Abstract

Pharmacological ion-channel blockers were used to investigate the spontaneous heart rates in Pacific hagfish, Eptatretus stoutii. Zatebradine, a hyperpolarization-activated cyclic nucleotide-gated (HCN) channel blocker, vastly reduced atrial and ventricular contraction rates in a similar concentration-dependent manner, indicating a major role for HCN in setting intrinsic heart rate. When voltage-gated Na+ channels were blocked with tetrodotoxin (TTX), atrial contraction rate declined in a dose-dependent manner, but remained faster than ventricular rate even at very high TTX concentrations. This TTX resistance compared with other fish suggests an important role for a TTX-sensitive inactivation-resistant Na+ current in atrioventricular conduction and chamber synchrony, and a lesser role in setting intrinsic heart rate.

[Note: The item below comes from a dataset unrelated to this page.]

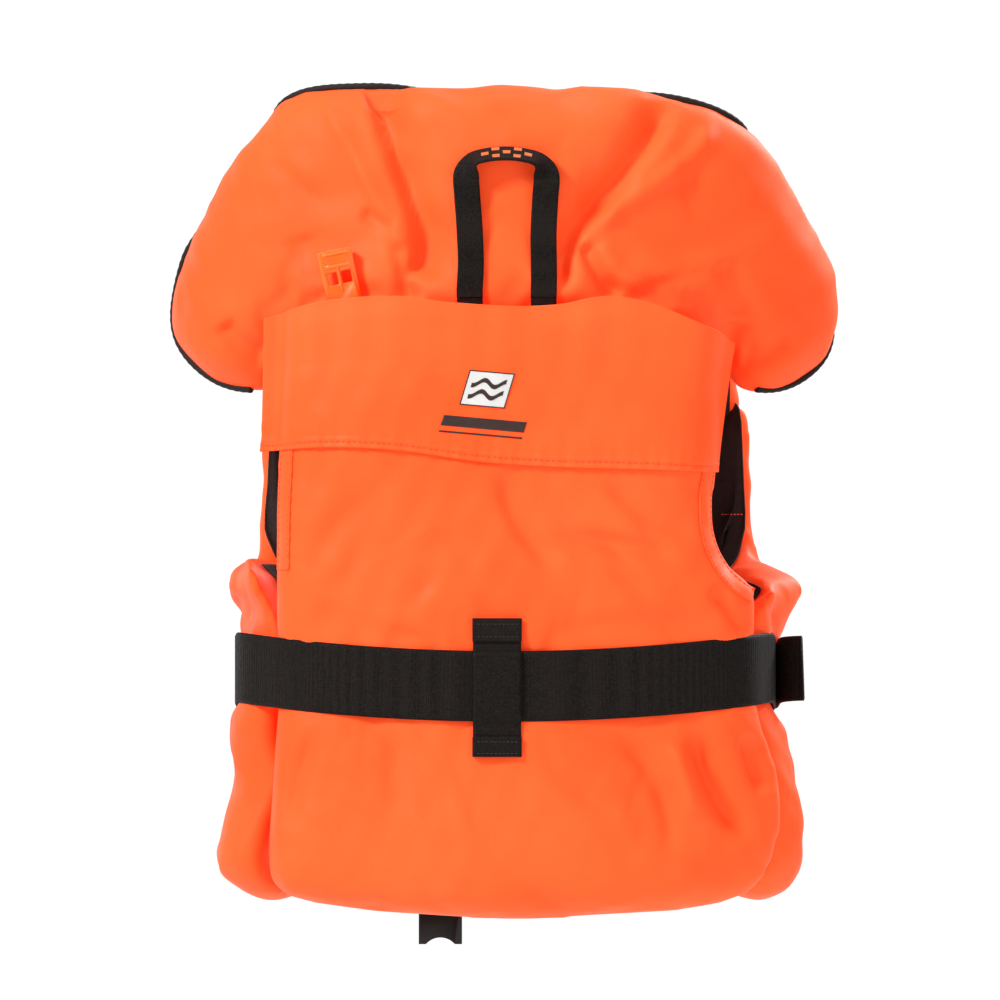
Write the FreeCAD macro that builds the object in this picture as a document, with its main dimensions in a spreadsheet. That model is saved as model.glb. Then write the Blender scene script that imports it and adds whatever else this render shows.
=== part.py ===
"""Child's foam life jacket, standing as worn: +Z up, the wearer faces -Y.

The origin is the centre of the torso opening at hem height. Every panel is a band bent round the
torso (its plan) cut to an outline seen from the back or the side. Lengths are in millimetres.
"""

import FreeCAD, Part
import math
import os

from FreeCAD import Vector

# ---------------------------------------------------------------- driving dimensions
SIZES = {
    "side_half": 165.0,        # outer half width of the jacket
    "front_face": 105.0,       # outer face of the front panels, in front of the origin
    "back_face": 105.0,        # outer face of the back panel, behind the origin
    "corner": 90.0,            # outer radius of the front corners
    "front_end": 28.0,         # where the front panels end at the side, short of their rounding
    "panel_thick": 40.0,
    "skin": 2.0,               # cover cloth with its seam allowance
    "lining_skin": 1.4,
    "gap": 0.3,                # air between neighbouring pieces
    "back_bend": 660.0,        # radius the back panel is bent to
    "back_half": 141.0,
    "back_rounding": 20.0,     # its long edges are rounded to this radius
    "back_shoulder": 126.0,
    "armhole_floor": 205.0,
    "armhole_front": -62.0,    # the armhole's edge on the front panel, seen from the side
    "back_top": 350.0,
    "front_hem": 20.0,
    "front_top": 300.0,
    "chest_half": 146.0,
    "neck_radius": 62.0,
    "neck_level": 352.0,
    "zip_half": 4.0,           # half the distance between the front panels
    "shoulder_inner": 62.0,
    "shoulder_outer": 126.0,
    "shoulder_thick": 20.0,
    "yoke_low": 268.0,
    "yoke_top": 361.0,
    "yoke_half": 139.0,
    "collar_top": 481.0,
    "collar_half": 187.0,
    "collar_notch": 131.0,     # half width of the stretch that sits on the neck seam
    "wing_floor": 315.0,
    "collar_floor": 353.0,
    "collar_thick": 58.0,
    "collar_back": 96.0,
    "collar_bend": 250.0,
    "piping": 4.0,
    "belt_width": 40.0,
    "webbing": 2.0,
    "belt_level": 141.0,
    "loop_web": 15.0,
    "loop_half": 29.0,
    "loop_height": 88.0,
    "loop_hinge": 364.0,
    "keeper_width": 28.0,
    "keeper_height": 80.0,
    "whistle_width": 20.0,
    "whistle_height": 40.0,
    "whistle_thick": 8.0,
    "whistle_side": 91.0,
    "whistle_foot": 352.5,
    "whistle_lean": 12.0,
    "tape_width": 13.0,
    "tape_thick": 0.8,
    "tooth_pitch": 4.0,
    "tooth_count": 66.0,
    "zip_floor": 24.0,
    "buckle_wide": 48.0,
    "buckle_thick": 12.0,
    "buckle_near": 108.7,      # the belt buckle's inner face, in front of the origin
    "arm_width": 8.4,
    "socket_small_wide": 25.5,
    "socket_small_tall": 30.0,
    "socket_small_thick": 10.0,
    "crotch_side": 38.0,       # where the lower buckle hangs, to the wearer's left
    "crotch_depth": 85.0,
}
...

T and L-type calcium channel blockers, nickel and nifedipine respectively, also reduced atrial and ventricular contraction rates, nickel having a larger effect on the atrium. These novel results for hagfish are consistent with intrinsic atrial and ventricular rates being set mostly by HCN, with lesser contributions from other ion channels. We suggest that future electrophysiological studies will reveal that hagfishes, with their ancestral position in the evolution of the vertebrate-type chambered heart, share some but not all features of vertebrate intrinsic heart rate control.